Il explique : il s'est rendu dans la journée au ministère de la Guerre, a rencontré un officier ami et a obtenu de lui l'annulation du congé de l'intrus. L'officier n'a pas hésité après que Dumas lui eut annoncé que, si Waldor regagnait Paris, il le tuerait à l'instant : Mélanie et Alexandre sont sauvés.
L'infortuné capitaine Waldor ne comprendra jamais pourquoi ses autorisations de permission seront désormais régulièrement supprimées.
La clandestinité ne peut survivre longtemps, le couple s'installe rue Cassette. Intelligente et cultivée, elle commence à s'intéresser de près à la carrière théâtrale de son amant. Quand elle se sait enceinte, elle s'enfuit à la Jarrie, propriété de ses parents en Vendée, afin d'y poursuivre sa grossesse sans témoin.

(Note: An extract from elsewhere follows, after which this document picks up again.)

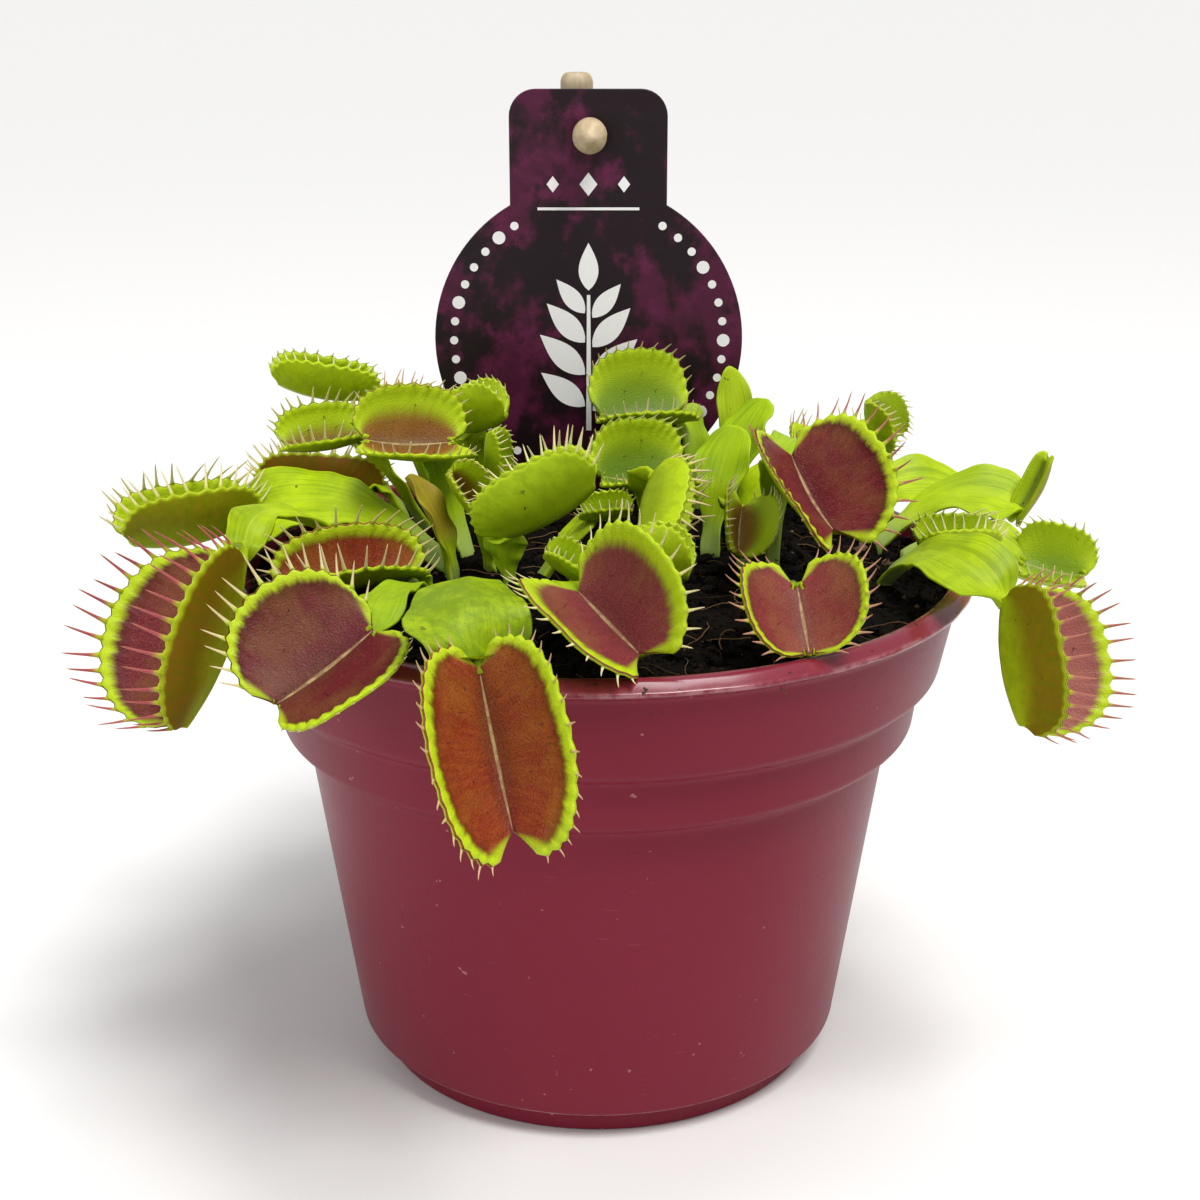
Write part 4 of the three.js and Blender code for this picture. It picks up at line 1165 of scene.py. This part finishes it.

Les amants sont convenus d'appeler Antony l'enfant qu'elle porte, nom de la pièce qui vient d'être reçu à la Comédie-Française. Dumas lui a juré de la rejoindre bientôt. Chaque jour, à la Jarrie, Mélanie est sûre de voir paraître Alexandre.
Il ne vient pas : il a rencontré Belle Krelsamer, comédienne dont le talent et la beauté l'ont sur-le-champ subjugué. Mélanie ignore tout de cette rivale, et son ventre s'arrondit.
De leur rencontre en Vendée, on retient surtout qu'il lui a révélé sa nouvelle liaison avec Belle.
On s'étonne d'un comportement auquel rien ne l'obligeait. L'ayant beaucoup observé, Mamie m'en a livré le secret : "Jamais il n'a su quitter une femme. Ce que l'on refusera de croire, ce qui est véritable cependant, c'est la constance fabuleuse du grand romancier dans ses amours. Je ne dis pas sa fidélité, remarquez-le. Il établit une différence totale entre ces deux mots."
Quand Dumas affirme à Mélanie qu'il l'aime toujours, il est sincère. Quand Mélanie pleure, quand elle laisse libre cours sa colère, il ne comprend pas.
Mamie encore : "Si les femmes ne lui avaient rendu le service de l'abandonner, il aurait encore toutes ses maîtresses, depuis la première."
Hélas, le désespoir de Mélanie se change en une crise de nerfs qui, au grand chagrin d'Alexandre, provoque une fausse couche. Les voici, dans ce malheur, unis derechef. Quand Dumas quitte Mélanie, il lui jure de rompre avec Belle. A Paris, il oublie son serment. Désarroi compréhensible de Mélanie qui, regagnant la capitale, se rue chez... Belle Krelsamer. S'ensuit un échange de cris, de larmes, d'implorations : chacune jure qu'elle est seule à être aimée.
Les coups sont évités de justesse. Le pire, le pire de tout : Mélanie apprend que "la krelsamer" est enceinte de Dumas.
La totale !
Mélanie veut mourir. Pour de bon. Elle adresse au médecin une lettre testamentaire :
"Je veux un marbre blanc avec écrit dessus ces quatre dates :
"Le 12 septembre 1827 (le jour où elle lui a avoué son amour)
"Le 22 septembre 1827 (date où elle s'est donné à lui)
"Le 18 septembre 1830 (quand il est parti de la Jerri)
"Et le 22 septembre 1830 (jour ou elle a décidé de se donner la mort)."
Elle ne se l'ai pas donnée. A quoi bon ? Elle a compris qu'elle voulait avant tout être libre. Après une séparation de corps avec le capitaine Waldor, elle entame une carrière littéraire, publie des romans, fait jouer une pièce, collabore à plusieurs journaux.
De Dumas, il ne lui reste que son fils Alexandre auquel, tout enfant, elle s'est profondément attachée. Alexandre II lui rendra bien d'ailleurs. Quand elle apprend la mort de Dumas, c'est à lui qu'elle écrit :
- Je pense à toi mon cher Alexandre en pensant à ton père que je n'oublierai jamais".